You’re doing what you always do: try to find a flaw, because you are unsure that happiness can exist.
Not always, but sometimes my friends know me pretty well. I do that. I try to break everything good in life down to why it’s probably not going to work out, and then slowly try to self-sabotage whatever joy I think I’m experiencing. I don’t know where that tendency comes from.
I do know, that as quickly as it started, my infatuation may already be over. There’s just something…. off. It’s not that he doesn’t seem nice, and charming, because he does. It’s not that seems disinterested with me, because he doesn’t. It’s like cracks in white paint, and I can see something underneath it. He smiles, he winks, he tells me how lovely I am…. and yet there’s an aggression. It’s a well-hidden aggression. It’s not the over confidence of a man that will hit someone to put them in their place. It’s not the hint of potential evil lurking behind the eyes that Lifetime would have you believe stalkers and serial killers have when they smile at you. I’m not quite sure what it is… It’s just little things…
Maybe it’s because I’m crazy myself, but I notice things other people might brush off. In particular, it’s how rough he can be. To talk to him, he’s a puppy. He’s very agreeable. He’d be happy to do something that makes you smile. He doesn’t judge you for a thing. To bang him, however, is different. It’s not unpleasant, but it does hurt. I’m not opposed to being held down, but I take issue with unsolicited attempts at strangling (although I had a friend a while back that really liked to be asphyxiated during sex). Also, to be just a little graphic, his biggest excitement is impaling me with his over sized member to the point he can see it hurts me. I get this to a point, but usually people find the blood off-putting. More than one previous lover has been too freaked to even finish (because, yes, this whole thing where my vag tears and bleeds and I spend days bent over hugging my abdomen is not uncommon when I’m sexually active… and may or may not contribute to my being asexual).
The Huffington Post wrote an article called 10 Signs Your Man Is A Psychopath. It’s aimed at women, because statistically most psychopaths are men, and it’s a decent article that I think everyone should glimpse through if they start feeling uncertain about someone they’re seeing. Humans have a sense for when something is up. You’ve probably felt it. That guy in the gas station that makes you feel uncomfortable for no reason other than he eyed you a little too long. That moment when you’re walking down a street at night and you think you can feel people behind you. When you meet someone witty, charming, and attractive, just to later find out they are going to ruin your life. People can usually sense mental disturbance. They don’t always pay attention to it, though.

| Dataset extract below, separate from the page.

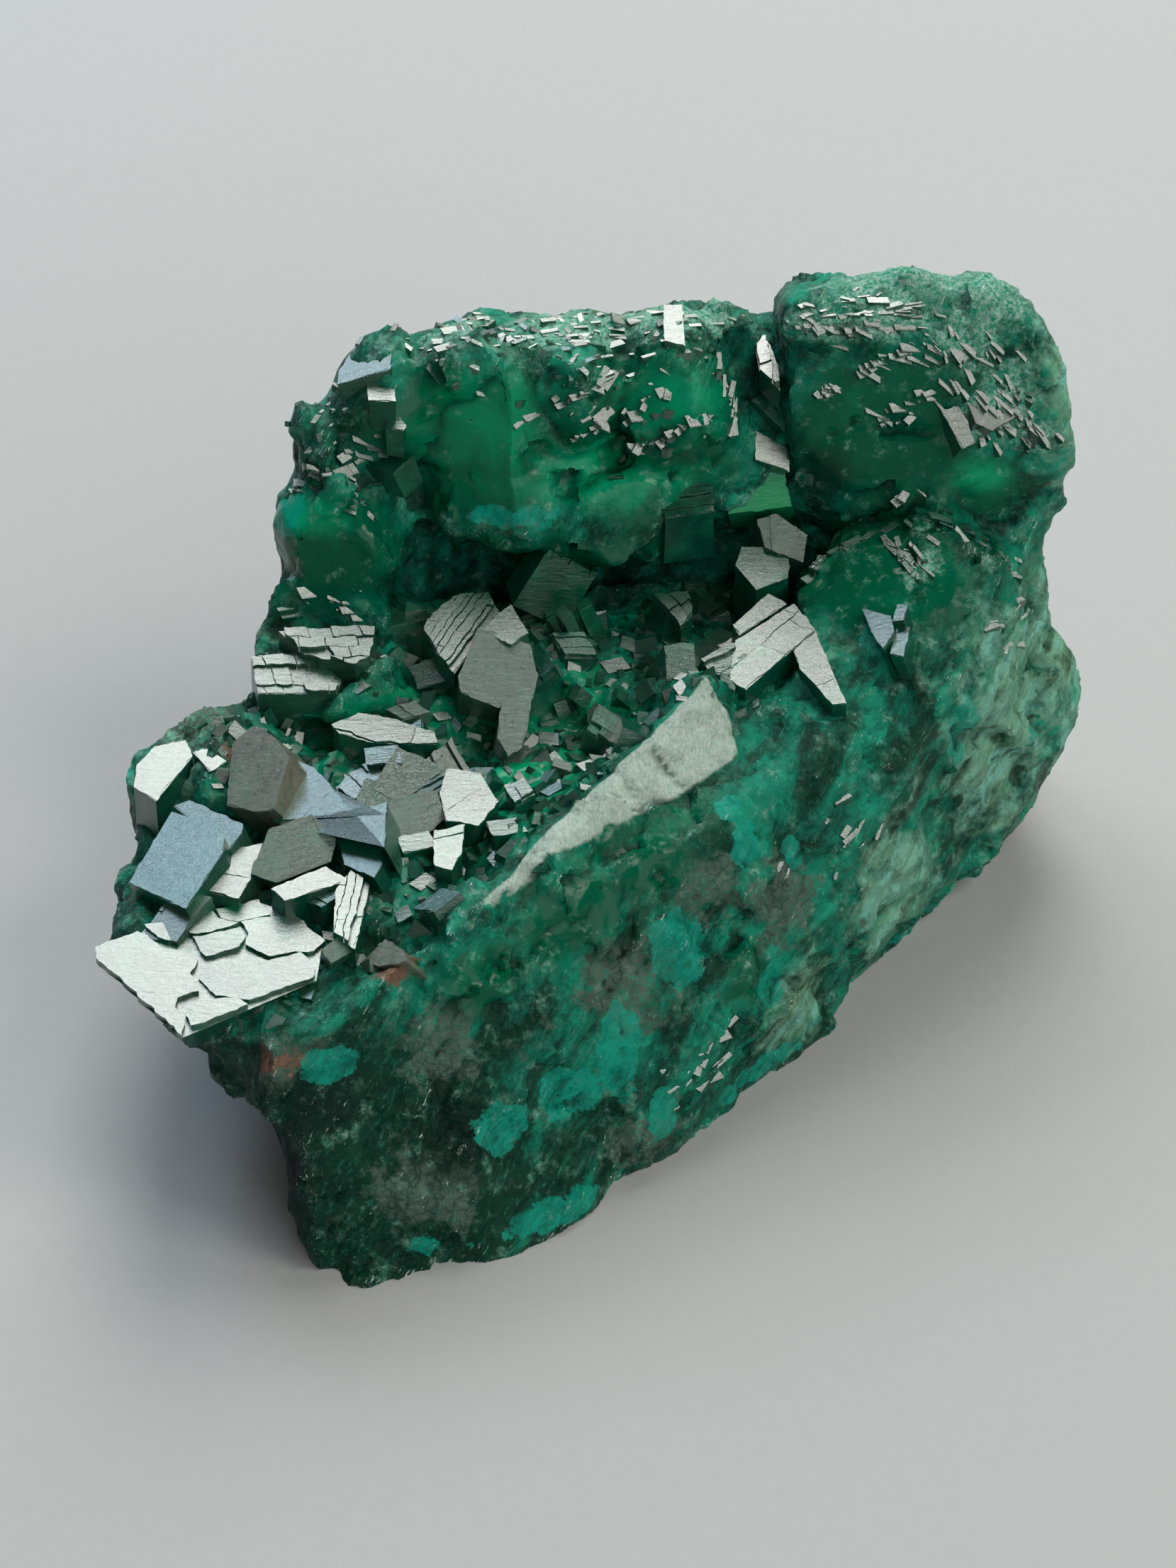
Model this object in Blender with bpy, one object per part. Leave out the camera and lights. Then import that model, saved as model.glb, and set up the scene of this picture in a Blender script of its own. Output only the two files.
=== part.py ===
"""A hand-sized chunk of massive dioptase with a druse of crystals on its ledge.

The stone grew as one piece, so it is one solid. Its rough mass is a set of overlapping
blocks and rounded lumps, fused by a voxel remesh, broken up with noise and thinned out,
then cut flat where it stands. Crystals with flat faces are joined to it with a Boolean union.
Lists of places are in millimetres: X to the right, Y away from the viewer, Z up.
"""
import math
import random

import bmesh
import bpy
from mathutils import Matrix, Vector, noise
from mathutils.bvhtree import BVHTree

MM = 0.001

# Resolution of the rough mass
VOXEL = 0.5
FINE_VOXEL = 0.35
MASS_TRIANGLES = 6200

# Broken surface: size of a feature and how far it moves the surface
WAVES = [(7.0, 0.5), (3.0, 0.25)]
CHIPS = [(6.0, 1.5), (3.0, 1.0)]

# Crystals
BLOCKY = (3.2, 1.05)  # depth below the flat top, and size at that depth
SHORT = (1.6, 0.9)
PLATY = (2.0, 0.72)
SMALL_CRYSTALS = 36
SMALL_LENGTH = (1.3, 2.8)
PARALLELOGRAM_ANGLE = math.radians(105)
SEED = 7

# Material
GREEN = (0.012, 0.115, 0.062, 1.0)
GLOSS_ROUGHNESS = 0.22
REFRACTION_INDEX = 1.67

# Ways a crystal's flat top can slope: how much it rises to -X and to -Y
FLAT = (0.0, -0.08)
FORWARD = (0.0, -0.2)
LEFT = (-0.32, -0.1)
STEEP_LEFT = (-0.65, -0.25)
FRONT = (0.1, -0.35)
STEEP_FRONT = (0.2, -0.75)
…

Psychopaths make up 1% of the general population, but that’s not as small of a percentage as you’d think. Also, Sociopaths make up 4% of the population. I should know, because I am one. Sociopaths are like psychopaths, both stemming from the same personality disorder, Antisocial Personality Disorder. The difference? The biggest difference is that psychopaths are born, while sociopaths are made. Psychopaths are cold, calculating, but seem charming. They like playing with people without drawing attention to themselves. They can seem quite normal, and you’re not going to trip them up easily. Sociopaths are similar, but they’re erratic and impulsive. A sociopath is less likely to hold down a job for a long period of time, and they often have no plan. Sociopaths, unlike Psychopaths, can sometimes form attachments to people, though it’s quite rare. And sometimes, an erratic, impulsive sociopath can take on the less volatile demeanor of a psychopath, but they’re still operating without a plan.
Now, I’m not saying that this guy is a Psychopath. That would be a ludicrous statement about a person I barely know… but I am saying that crazy can spot crazy. I’m not sure how this is going to all pan out. I’m still feeling it out… and I have no plan, of course… so… I shall keep you updated.
Maybe my friend is right, and I’m just destroying this because I think I’m enjoying it. It’s not unheard of. Maybe I just think I’m better than this blue collar boy, so I’m projecting this onto him as a reason to abandon him. Maybe the back of my brain realizes that with happiness comes the potential for complete destruction, and therefore it’s protecting me from that by tearing him apart. Maybe I just already got bored, and my little black and white brain has thrown him over to the DONE side of the wall, to be picked apart by the vicious parts of my brain just for the amusement. Maybe.
In a world where as much as I hate myself, I’m still better than you…. how is a girl really supposed to know what she’s feeling?